#### What is asked:
For each line below that includes the word "type", make a copy.
====================
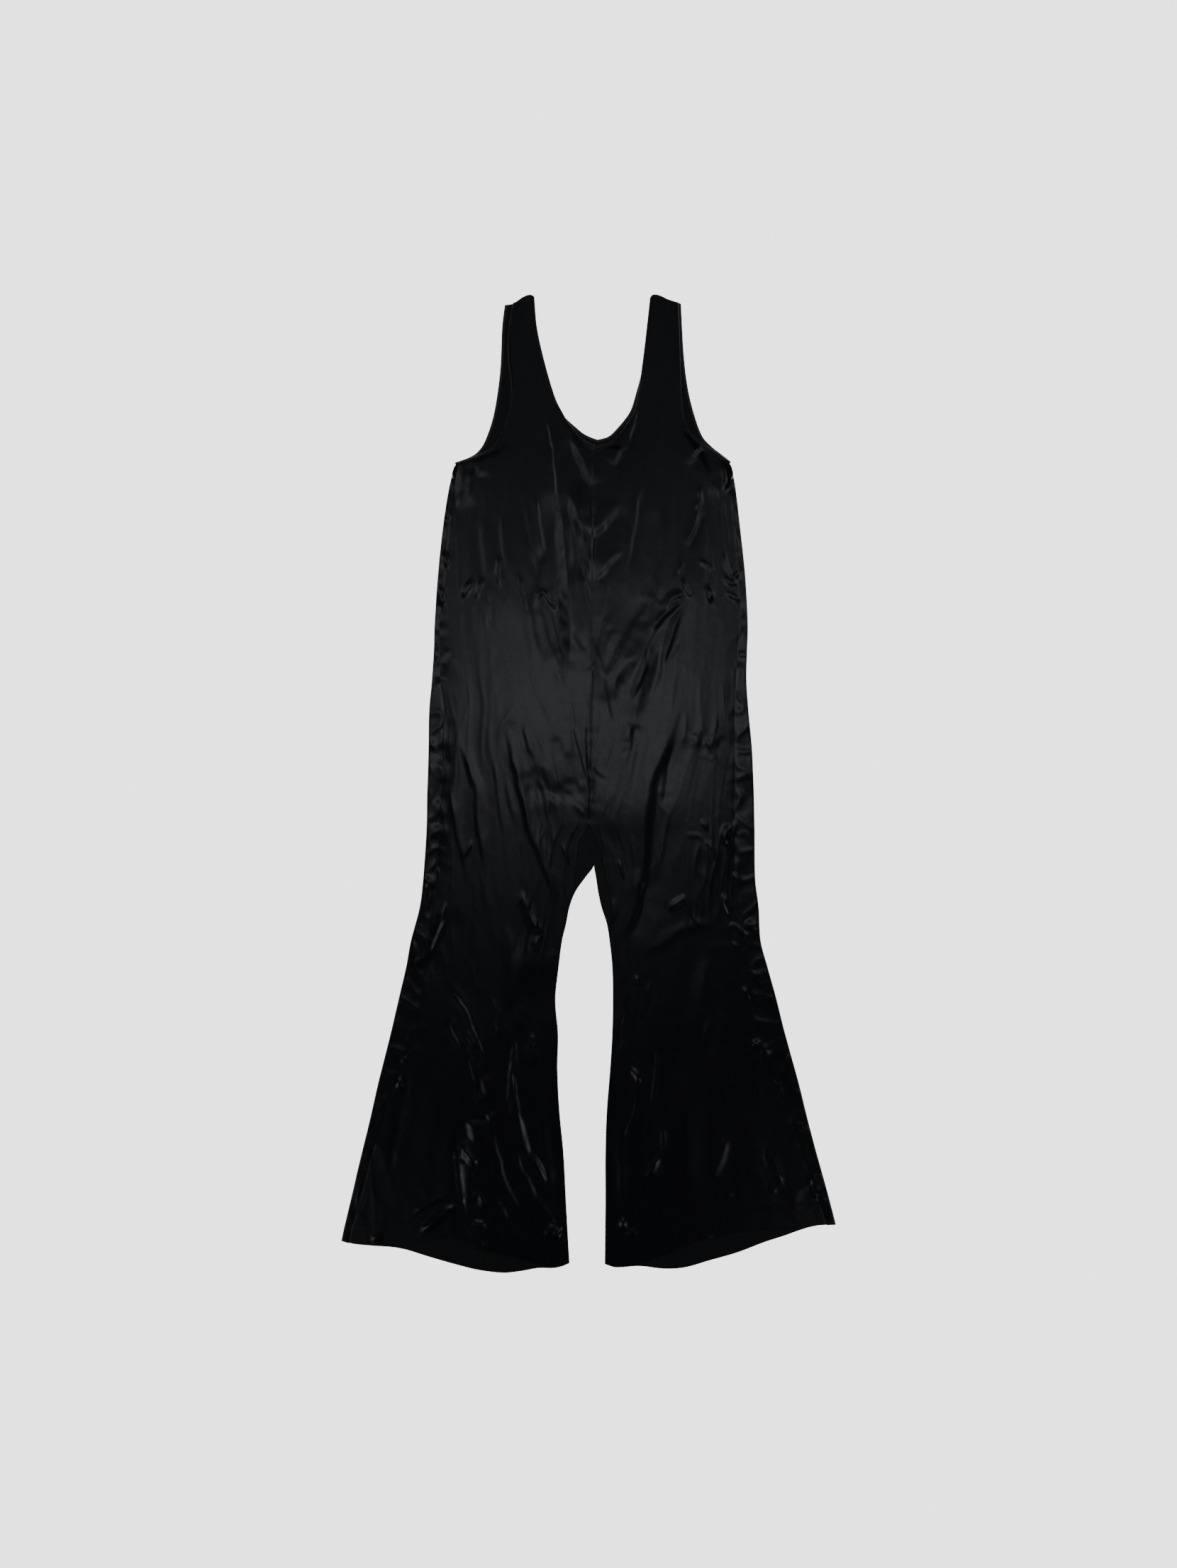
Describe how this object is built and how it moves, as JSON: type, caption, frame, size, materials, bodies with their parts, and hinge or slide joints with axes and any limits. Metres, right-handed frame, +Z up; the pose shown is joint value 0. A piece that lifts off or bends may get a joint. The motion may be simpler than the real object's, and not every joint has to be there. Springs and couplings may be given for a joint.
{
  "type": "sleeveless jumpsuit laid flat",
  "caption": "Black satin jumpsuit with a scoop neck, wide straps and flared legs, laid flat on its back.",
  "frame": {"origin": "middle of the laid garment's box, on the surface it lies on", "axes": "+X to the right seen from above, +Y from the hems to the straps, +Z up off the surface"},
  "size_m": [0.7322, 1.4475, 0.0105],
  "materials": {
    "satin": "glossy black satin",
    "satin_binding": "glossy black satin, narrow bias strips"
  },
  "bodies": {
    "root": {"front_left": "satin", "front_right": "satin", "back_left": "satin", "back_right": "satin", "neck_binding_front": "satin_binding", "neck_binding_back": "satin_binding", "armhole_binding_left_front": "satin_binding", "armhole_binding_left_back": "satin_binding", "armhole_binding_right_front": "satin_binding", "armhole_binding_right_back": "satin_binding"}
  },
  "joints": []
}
====================
#### The solution:
Describe how this object is built and how it moves, as JSON: type, caption, frame, size, materials, bodies with their parts, and hinge or slide joints with axes and any limits. Metres, right-handed frame, +Z up; the pose shown is joint value 0. A piece that lifts off or bends may get a joint. The motion may be simpler than the real object's, and not every joint has to be there. Springs and couplings may be given for a joint.
  "type": "sleeveless jumpsuit laid flat",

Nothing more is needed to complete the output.